Executive recommendations for building a finance hosting reliability program
Leaders should begin by treating finance hosting as a strategic operational platform rather than an infrastructure line item. That means assigning clear service ownership, defining business-aligned reliability objectives, and funding modernization work that reduces recurring operational risk. Uptime targets should be tied to measurable business services, not generic infrastructure SLAs.
Next, establish a platform engineering and governance foundation. Standardize deployment patterns, observability, backup controls, identity models, and recovery procedures across finance workloads. Reduce manual operations through automation, but pair automation with policy guardrails and auditability. This creates a scalable operating model that supports both enterprise ERP modernization and broader SaaS infrastructure growth.

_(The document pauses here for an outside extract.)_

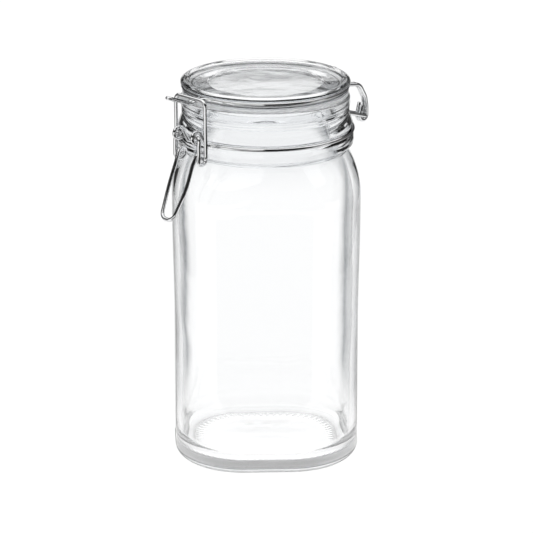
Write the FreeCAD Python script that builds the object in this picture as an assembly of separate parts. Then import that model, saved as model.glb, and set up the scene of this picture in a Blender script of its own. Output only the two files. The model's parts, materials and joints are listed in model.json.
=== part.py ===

Finally, test the operating model under realistic conditions. Simulate failed releases, regional disruptions, integration outages, and data recovery events. Review lessons learned with both technology and finance stakeholders. The organizations that achieve durable uptime are not those with the most expensive infrastructure. They are the ones with the most disciplined reliability engineering, governance, and operational continuity practices.